Timor Emergency Update

25 November 1999

Returns

Some 2,600 refugees crossed into West Timor's border town of Betun for Suai in East Timor on Thursday and another 200 in two groups returned to the Ambeno enclave.

Thursday's returns brought to more than 100,800 the number of returnees since UNHCR began a repatriation programme in October.

Before the repatriations started, the government told UNHCR a quarter of a million people from East Timor went to West Timor. Because of limited access to the camps, UNHCR has been unable to verify the government figures. The government says 60 to 70 percent of the refugees wish to return to East Timor.

There have been no returns from the Atambua area along the border with East Timor since Tuesday. Army and police units who had escorted UNHCR repatriation teams have been deployed in security arrangements for visiting dignitaries.

Security

On Wednesday, Indonesian Vice President Megawati Sukarnoputri visited Kupang and Atambua, where she stopped at the Haliwen refugee camp. She was accompanied by General Wiranto, the newly appointed coordinating minister for defence and security.

The trip of the Indonesian vice president followed a visit on Monday by U.S. Ambassador Richard Holbrooke. During Holbrooke's stop at the border town of Motaain on Monday, officials of the International Force in East Timor and the Indonesian military signed an agreement establishing a Joint Border Commission. The commission will oversee cross-border security arrangements and speed up the repatriation of refugees to East Timor.

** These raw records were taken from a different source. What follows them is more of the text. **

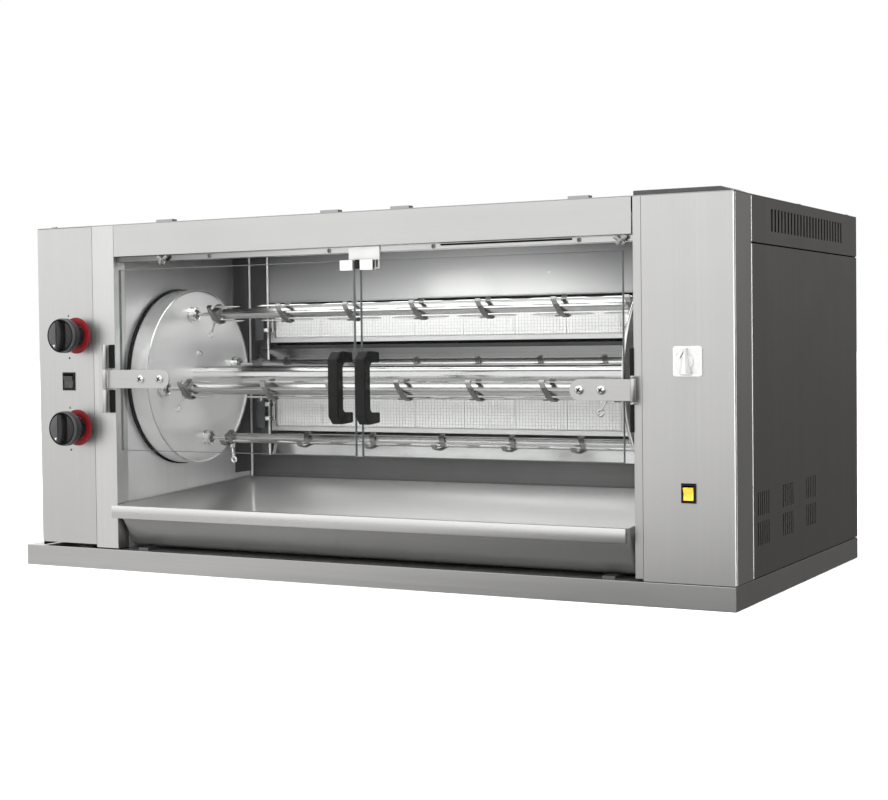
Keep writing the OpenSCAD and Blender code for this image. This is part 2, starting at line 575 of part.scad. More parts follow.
module upper_knob() color([0.06, 0.06, 0.06]) knob(knob_hi_z);
module lower_knob() color([0.06, 0.06, 0.06]) knob(knob_lo_z);
plate_r = 4;
module timer_plate() color([0.92, 0.92, 0.92]) difference() {
  h = timer_w/2;
  union() {
    bx([timer_x - h + plate_r, yf - 2, timer_z - h], [timer_x + h - plate_r, yf, timer_z + h]);
    bx([timer_x - h, yf - 2, timer_z - h + plate_r], [timer_x + h, yf, timer_z + h - plate_r]);
    for (x = [-1, 1], z = [-1, 1]) rod_y(timer_x + x*(h - plate_r), yf - 2, yf, timer_z + z*(h - plate_r), plate_r);
    rod_y(timer_x, yf - 1, yf + sheet + 1, timer_z, spindle_r + 1.2);
    rod_y(timer_x, yf + sheet + 0.4, yf + 40, timer_z, 18);
  }
  rod_y(timer_x, yf - 3, yf + 30, timer_z, spindle_r + fit);
}
module timer_knob() color([0.90, 0.90, 0.90]) {
  translate([timer_x, yf - 5.5, timer_z]) rotate([90, 0, 0]) linear_extrude(12)
    polygon([[-9, -19], [9, -19], [2.2, 19], [-2.2, 19]]);
  rod_y(timer_x, yf - 6, yf - 2.5, timer_z, 9);
  rod_y(timer_x, yf - 4, yf + 25, timer_z, spindle_r);
}
rock_y = 4;                            // depth of the rocker pins behind the face
rock_pin_r = 1.5;
// a square-edged bezel with a deep pocket for a rocker
module switch_frame(x, z, w, h, cw, chh) difference() {
  union() {
    bx([x - w/2, yf - 2, z - h/2], [x + w/2, yf, z + h/2]);
    bx([x - cw/2 - 1, yf - eps, z - chh/2 - 1], [x + cw/2 + 1, yf + 24, z + chh/2 + 1]);
  }
  bx([x - cw/2, yf - 3, z - chh/2], [x + cw/2, yf + 20, z + chh/2]);
  rod_x(x - cw/2 - 2, x + cw/2 + 2, yf + rock_y, z, rock_pin_r + fit);
}
module switch_frames() color([0.05, 0.05, 0.05]) {
  switch_frame(rocker_x, rocker_z, 26, 31, 19.6, 24.4);
  switch_frame(timer_x, amber_z, 21.5, 28, 15.2, 21.4);
}
rock = 7;
// rocker key on a cross pin, leaning to its rest side
module rocker(x, z, w, h) translate([x, yf + rock_y, z]) rotate([rock, 0, 0]) {
  rod_x(-w/2 - 1.2, w/2 + 1.2, 0, 0, rock_pin_r);
  rotate([90, 0, 90]) translate([0, 0, -w/2]) linear_extrude(w)
    polygon([[6, -h/2 + 3], [6, h/2 - 3], [-8.2, h/2 - 0.6], [-5.6, 0], [-8.2, -h/2 + 0.6]]);
}
module black_rocker() color([0.10, 0.10, 0.10]) rocker(rocker_x, rocker_z, 18.8, 22.4);
module amber_rocker() color([0.95, 0.50, 0.08]) rocker(timer_x, amber_z, 14.4, 19.6);

// ---------------------------------------------------------------- drip pan
pan_yf = yf - pan_out;
pan_y1 = ch_y1 - 6;
pan_toe = yf + 35;
module drip_pan() color([0.75, 0.75, 0.74]) {
  difference() {
    along_x(pan_x0, pan_x1, [[pan_yf + 3, pan_front_z - pan_lip_h], [pan_toe, pan_z0], [pan_y1, pan_z0],
      [pan_y1, pan_back_z], [pan_yf + 3, pan_front_z]]);
    along_x(pan_x0 + sheet, pan_x1 - sheet, [[pan_yf + 7, pan_front_z - pan_lip_h + 1], [pan_toe + 1, pan_z0 + sheet],
      [pan_y1 - sheet, pan_z0 + sheet], [pan_y1 - sheet, pan_back_z + 20], [pan_yf + 7, pan_front_z + 20]]);
  }
  bx([pan_x0, pan_yf, pan_front_z - pan_lip_h], [pan_x1, pan_yf + 8, pan_front_z]);
}

base_plinth();
left_front_panel();
left_side_panel();
left_post();
right_post();
right_front_panel();
right_upper_side();
right_side_panel();
top_fascia();
roof_panel();
right_cap();
back_panel();
left_liner();
right_liner();
rear_liner();
ceiling_liner();
side_shields();
air_strip();
strip_fasteners();
upper_reflector();
middle_reflector();
lower_reflector();
burner_bodies();
burner_plaques();
igniters();
gas_rail();
gas_valves();
gearmotor();
sun_hub();
right_bearing();
pan_runners();
hinge_brackets();
hinge_strips();
catch_bracket();
catch_magnet();
knob_bezels();
timer_plate();
switch_frames();
left_glass();
left_door_metal();
left_handle();
right_glass();
right_door_metal();
right_handle();
disc_left();
disc_right();
rotor_tube();
spit_1();
spit_2();
spit_3();
spit_4();
upper_spindle();
lower_spindle();
upper_knob();
lower_knob();
timer_knob();
black_rocker();
amber_rocker();
drip_pan();
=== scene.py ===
import json
import math

import bmesh
import bpy
from mathutils import Matrix, Vector


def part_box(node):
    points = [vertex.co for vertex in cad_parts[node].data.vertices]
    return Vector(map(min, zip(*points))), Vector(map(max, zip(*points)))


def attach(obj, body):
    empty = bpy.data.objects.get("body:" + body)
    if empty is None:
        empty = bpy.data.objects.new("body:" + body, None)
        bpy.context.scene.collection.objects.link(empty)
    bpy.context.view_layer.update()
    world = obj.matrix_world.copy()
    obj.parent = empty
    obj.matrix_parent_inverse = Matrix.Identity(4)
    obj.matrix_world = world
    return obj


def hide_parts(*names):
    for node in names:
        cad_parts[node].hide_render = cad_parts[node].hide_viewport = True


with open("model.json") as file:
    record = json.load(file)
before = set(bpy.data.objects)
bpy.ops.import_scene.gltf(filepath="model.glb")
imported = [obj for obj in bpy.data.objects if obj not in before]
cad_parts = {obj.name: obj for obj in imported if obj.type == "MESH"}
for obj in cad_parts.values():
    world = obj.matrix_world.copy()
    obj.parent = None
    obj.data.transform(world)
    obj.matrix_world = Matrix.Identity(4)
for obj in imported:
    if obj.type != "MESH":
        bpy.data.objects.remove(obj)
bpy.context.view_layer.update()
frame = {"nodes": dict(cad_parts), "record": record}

NODES = frame["nodes"]
scene = bpy.context.scene
scene.view_settings.view_transform = "Standard"
MM = 0.001


# ------------------------------------------------------------------ node helpers
def principled(name):
    """A new material with one Principled shader wired to its output."""
    m = bpy.data.materials.new(name)
    m.use_nodes = True
    nt = m.node_tree
    nt.nodes.clear()
    out = nt.nodes.new("ShaderNodeOutputMaterial")
    b = nt.nodes.new("ShaderNodeBsdfPrincipled")
    nt.links.new(b.outputs[0], out.inputs[0])
    return m, nt, b


def add(nt, kind, links=None, **props):
    """A node with its properties and its inputs set, by name or number."""
    n = nt.nodes.new(kind)
    for k, v in props.items():
        setattr(n, k, v)
    for k, v in (links or {}).items():
        s = n.inputs[k]
        if isinstance(v, bpy.types.NodeSocket):
            nt.links.new(v, s)
        else:
            s.default_value = v
    return n


def coords(nt, scale):
    tc = add(nt, "ShaderNodeTexCoord")
    return add(nt, "ShaderNodeMapping", {"Vector": tc.outputs["Object"], "Scale": scale}).outputs[0]


def noise(nt, scale, detail=3.0, rough=0.6, vec=(1, 1, 1)):
    return add(nt, "ShaderNodeTexNoise", {"Vector": coords(nt, vec), "Scale": scale,
               "Detail": detail, "Roughness": rough}).outputs["Fac"]


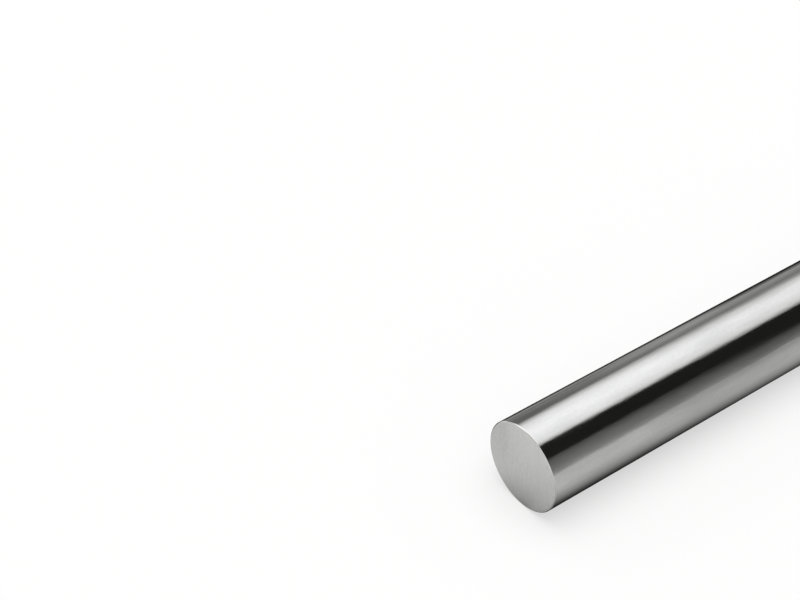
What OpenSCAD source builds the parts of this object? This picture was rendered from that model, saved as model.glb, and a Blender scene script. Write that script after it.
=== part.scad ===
// Round bar stock: one solid length of polished stainless steel, lying along X.
// Both ends are cut square, and a small chamfer breaks the edge of each.
// The origin is on the bar's axis, halfway along it. Lengths are in millimetres.

/* [Bar] */
// Diameter of the bar
bar_d = 50; // [10:1:100]
// Length that the bar is cut to
bar_l = 1000; // [100:10:6000]

/* [End chamfers] */
// Length of each end's chamfer along the bar's axis
chamfer_l = 0.5; // [0.1:0.1:2]
// Angle between the chamfer and the bar's axis
chamfer_angle = 45; // [30:5:60]

/* [Hidden] */

bar_r = bar_d / 2;
end_x = bar_l / 2;
// Radius of the flat face that the chamfer leaves on each end
face_r = bar_r - chamfer_l * tan(chamfer_angle);
steel = [0.49, 0.49, 0.48];
$fn = 128;

// Half of the lengthways section: the radius runs along X, and the axis along Y
module half_section() {
    polygon([
        [0, -end_x],
        [face_r, -end_x],
        [bar_r, -end_x + chamfer_l],
        [bar_r, end_x - chamfer_l],
        [face_r, end_x],
        [0, end_x],
    ]);
}

// The half section turned about the axis, then laid along X
module round_bar() {
    color(steel)
        rotate([0, 90, 0])
            rotate_extrude()
                half_section();
}

round_bar();
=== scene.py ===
"""A polished round bar of stainless steel, lying on a white studio floor.

The bar lies along X, with its axis through the origin. Lengths are in metres.
"""

import math

import bpy
import numpy as np
from mathutils import Euler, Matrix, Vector


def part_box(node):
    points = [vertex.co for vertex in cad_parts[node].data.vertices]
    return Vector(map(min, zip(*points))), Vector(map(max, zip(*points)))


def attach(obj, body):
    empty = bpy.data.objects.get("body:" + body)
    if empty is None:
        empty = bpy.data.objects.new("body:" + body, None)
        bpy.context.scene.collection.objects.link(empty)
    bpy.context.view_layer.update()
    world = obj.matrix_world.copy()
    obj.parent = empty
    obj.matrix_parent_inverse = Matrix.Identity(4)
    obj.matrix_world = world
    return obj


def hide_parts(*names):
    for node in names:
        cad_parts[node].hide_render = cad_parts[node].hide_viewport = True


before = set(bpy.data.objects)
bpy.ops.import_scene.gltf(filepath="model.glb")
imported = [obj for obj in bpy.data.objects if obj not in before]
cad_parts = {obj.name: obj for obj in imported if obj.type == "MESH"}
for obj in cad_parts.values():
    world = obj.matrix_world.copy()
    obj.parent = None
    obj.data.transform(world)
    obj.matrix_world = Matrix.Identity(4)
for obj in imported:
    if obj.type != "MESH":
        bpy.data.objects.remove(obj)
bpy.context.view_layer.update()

# The bar's sizes, from the frame
NODE = "round_bar"
TOUCH = 1e-6
bar_low, bar_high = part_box(NODE)
radius = bar_high.z
half_length = bar_high.x
end_points = [v.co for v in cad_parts[NODE].data.vertices if v.co.x < bar_low.x + TOUCH]
face_radius = max(math.hypot(p.y, p.z) for p in end_points)
edge_break = radius - face_radius
floor_height = bar_low.z

# The photograph's camera. Its place is counted in bar radii from the centre of the near end face.
CAMERA_TURN = math.radians(37.02)
CAMERA_TILT = math.radians(39.375)
CAMERA_FROM_END = Vector((-16.562, -17.967, 24.227))
LENS = 77.93
SENSOR = 36.0
CLIP_NEAR, CLIP_FAR = 0.01, 100.0


def make_camera():
    """The camera, level and tilted down at the bar's near end."""
    data = bpy.data.cameras.new("camera")
    data.lens = LENS
    data.sensor_fit = "HORIZONTAL"
    data.sensor_width = SENSOR
    data.clip_start = CLIP_NEAR
    data.clip_end = CLIP_FAR
    camera = bpy.data.objects.new("camera", data)
    camera.location = Vector((-half_length, 0, 0)) + CAMERA_FROM_END * radius
    camera.rotation_euler = Euler((math.pi / 2 - CAMERA_TILT, 0, -CAMERA_TURN))
    bpy.context.scene.collection.objects.link(camera)
    bpy.context.scene.camera = camera


# The bar's mesh: the points round each ring, and the steps between rings along the side and across a face
AROUND = 288
SIDE_STEP = 0.008
FACE_STEP = 0.001
# Both corners of each edge break are rounded, and a ring this close beyond each arc keeps the rest flat
CORNER_RADIUS = 0.0005
CORNER_STEPS = 6
HOLD = 0.00004
# The rim is drawn from this far inside the flat face's edge to this far behind the face, in edge breaks
RIM_INSIDE = 2
RIM_DEEP = 3
# The bands of the mesh, by the number of their material
SIDE, EDGE, FACE = 0, 1, 2
# The ground side dips by up to this much, in waves: (share, radians per metre along, lobes round, phase)
DIP = 0.000012
DIP_WAVES = (
    (0.45, 2 * math.pi / 0.173, 0, 1.1),
    (0.30, 2 * math.pi / 0.071, 2, 0.0),
    (0.25, 9.0, 3, 0.0),
)
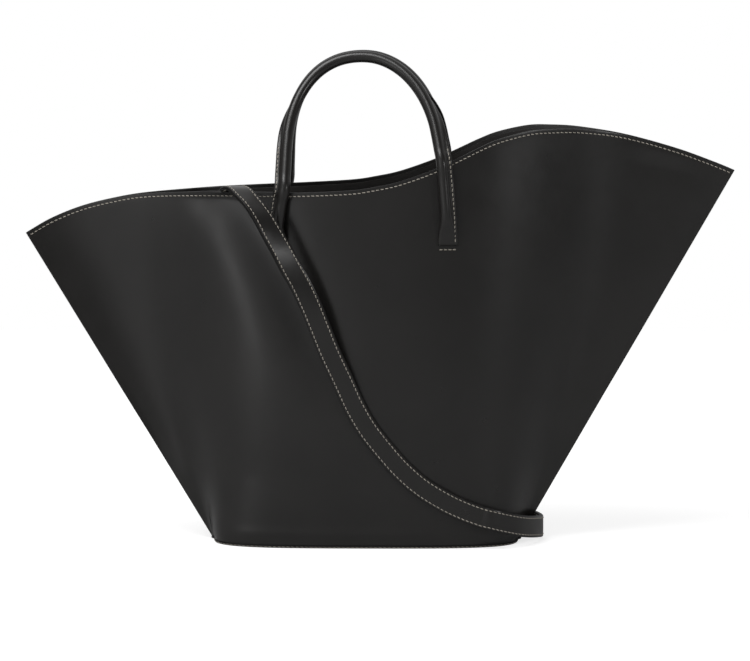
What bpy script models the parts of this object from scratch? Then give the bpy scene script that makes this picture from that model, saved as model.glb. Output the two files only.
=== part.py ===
"""Structured leather tote bag with a fan-shaped body, two tubular handles and a long flat strap.

Metres, +Z up. The origin is the middle of the flat base, on the ground. The front faces -Y and
+X is to the right of someone looking at the front. Each separate piece is one object.
"""
import math

import bmesh
import bpy
from mathutils import Matrix, Vector

for item in list(bpy.data.objects):
    bpy.data.objects.remove(item, do_unlink=True)

# Body: the outline seen from the front
BASE_WIDTH = 0.2865
BASE_DEPTH = 0.118
LEFT_WIDTH = 0.3125
RIGHT_WIDTH = 0.337
PEAK_HEIGHT = 0.381
MOUTH_DEPTH = 0.126
BELLY = 0.004

# Body: how far front and back lie flat together beside each side seam
BASE_FIN = 0.003
LEFT_FIN = 0.106
RIGHT_FIN = 0.102

# Body: leather, lining and base
PANEL_THICKNESS = 0.0022
LINING_THICKNESS = 0.0009
LINING_DROP = 0.004
LINING_SEAM_INSET = 0.0015
BASE_THICKNESS = 0.0025
BOARD_THICKNESS = 0.002
BOARD_INSET = 0.0045
GAP = 0.0003

# Handles
HANDLE_CENTRE_X = -0.0025
HANDLE_HALF_WIDTH = 0.069
HANDLE_TOP_HEIGHT = 0.4455
HANDLE_SPRING_HEIGHT = 0.356
HANDLE_RADIUS = 0.0052
HANDLE_WALL = 0.0015
FLANGE_WIDTH = 0.004
FLANGE_THICKNESS = 0.0024
HINGE_LEFT_X = -0.073
HINGE_RIGHT_X = 0.069
HINGE_LEFT_HEIGHT = 0.329
HINGE_RIGHT_HEIGHT = 0.354
HINGE_STAND_OFF = 0.0004

# Handle legs, which pass through slots in the body
SLOT_LEFT_X = -0.0785
SLOT_RIGHT_X = 0.0745
SLOT_HEIGHT = 0.279
TAB_WIDTH = 0.0175
TAB_THICKNESS = 0.003
TAB_TAIL = 0.014
PATCH_WIDTH = 0.032
PATCH_HEIGHT = 0.046
PATCH_THICKNESS = 0.0014
PATCH_GAP = 0.0005

# Strap
STRAP_WIDTH = 0.020
STRAP_TOP_THICKNESS = 0.002
STRAP_BACKING_THICKNESS = 0.001
CHAPE_THICKNESS = 0.0013

# Strap hardware
RING_WIRE_RADIUS = 0.0015
RING_WIDTH = 0.024
RING_REACH = 0.0155
EYE_WIRE_RADIUS = 0.0016
EYE_DEPTH = 0.008
STUD_RADIUS = 0.0018
STUD_HEAD_RADIUS = 0.0028
STUD_HEAD_THICKNESS = 0.0016
BARREL_RADIUS = 0.0042
BARREL_LENGTH = 0.005
HOOK_WIRE_RADIUS = 0.0019
HOOK_HALF_WIDTH = 0.0068
HOOK_LENGTH = 0.022
GATE_THICKNESS = 0.002
GATE_KNUCKLE_RADIUS = 0.0019
GATE_PIN_RADIUS = 0.0008
EAR_THICKNESS = 0.0012
TAB_STRIP_THICKNESS = 0.0012
RING_TAB_LENGTH = 0.013

# Where the right ring's bar lies inside the bag: from the corner between the two linings, and its height
RIGHT_RING_INSET = 0.0174
RIGHT_RING_HEIGHT = 0.292

# Rim height along the mouth: place as a share of the width on its side, height as a share of the peak
RIM_SHARES = [
    (-1.000, 0.745), (-0.930, 0.779), (-0.840, 0.809), (-0.740, 0.829), (-0.640, 0.841), (-0.480, 0.848),
    (-0.330, 0.851), (-0.180, 0.854), (-0.040, 0.860), (0.030, 0.869), (0.095, 0.882), (0.187, 0.911),
    (0.253, 0.938), (0.307, 0.961), (0.360, 0.980), (0.440, 0.997), (0.500, 1.000), (0.580, 0.998),
    (0.700, 0.983), (0.837, 0.951), (0.946, 0.917), (1.000, 0.898),
]

# Strap from the ring up over the front rim and out in front of it: shares of the mouth's left
# part, its depth and the peak height, then the direction its face looks
STRAP_TOP_SHARES = [
    (-0.692, -0.004, 0.757, (0.00, 1.00, 0.00)), (-0.664, -0.004, 0.777, (0.00, 1.00, 0.00)),
    (-0.640, -0.006, 0.797, (0.00, 1.00, 0.02)), (-0.620, -0.060, 0.822, (-0.05, 0.75, 0.60)),
    (-0.602, -0.175, 0.846, (0.00, 0.35, 0.92)), (-0.577, -0.318, 0.860, (0.00, 0.05, 1.00)),
    (-0.555, -0.397, 0.859, (0.10, -0.22, 0.97)), (-0.525, -0.464, 0.852, (0.19, -0.47, 0.83)),
    (-0.489, -0.524, 0.837, (0.40, -0.56, 0.72)), (-0.456, -0.560, 0.818, (0.50, -0.69, 0.50)),
    (-0.425, -0.579, 0.793, (0.50, -0.79, 0.34)), (-0.392, -0.587, 0.761, (0.43, -0.86, 0.26)),
    (-0.357, -0.591, 0.725, (0.40, -0.90, 0.17)), (-0.322, -0.587, 0.685, (0.33, -0.94, 0.10)),
    (-0.280, -0.579, 0.637, (0.22, -0.97, 0.03)), (-0.236, -0.569, 0.586, (0.08, -0.99, -0.04)),
]

# Strap down the front: place and height as shares of the left width and the peak, stand-off from
# the panel as a share of the strap's width
STRAP_FRONT_SHARES = [
    (-0.198, 0.539, 0.34), (-0.153, 0.475, 0.24), (-0.098, 0.409, 0.16), (-0.048, 0.348, 0.12),
    (0.012, 0.293, 0.10), (0.080, 0.243, 0.09), (0.157, 0.195, 0.09), (0.245, 0.152, 0.09),
    (0.347, 0.117, 0.09), (0.428, 0.095, 0.10), (0.501, 0.079, 0.11),
]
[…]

UNHCR has expressed hopes that the setting up of the commission will produce a breakthrough in efforts to gain unimpeded access to the camps and halt harassment of returnees.

Three days after the setting up of the commission, there has been no noticeable improvement in the security situation, at least in the Kupang area.

For the first time, a UNHCR team, accompanied by police and army troops, entered Naibonat camp in the outskirts of Kupang on Thursday, to begin the repatriation of several thousand Timorese there. The team faced the usual taunts from militias and managed only to extricate four returnees. The team plans to return to Naibonat on Friday.

Mass Information

Kupang's two major newspapers on Thursday published an interview with Major General Peter Cosgrove, the Interfet commander, conducted by journalists who visited Dili earlier this week. UNHCR arranged the visit of the journalists as part of its mass information programme on conditions in East Timor.

Articles on the trip have been published since Wednesday.

Four radio stations in Kupang have been broadcasting two-minute reports on conditions in East Timor prepared by UNHCR over the past two weeks. The radio spots are broadcast 10 times daily.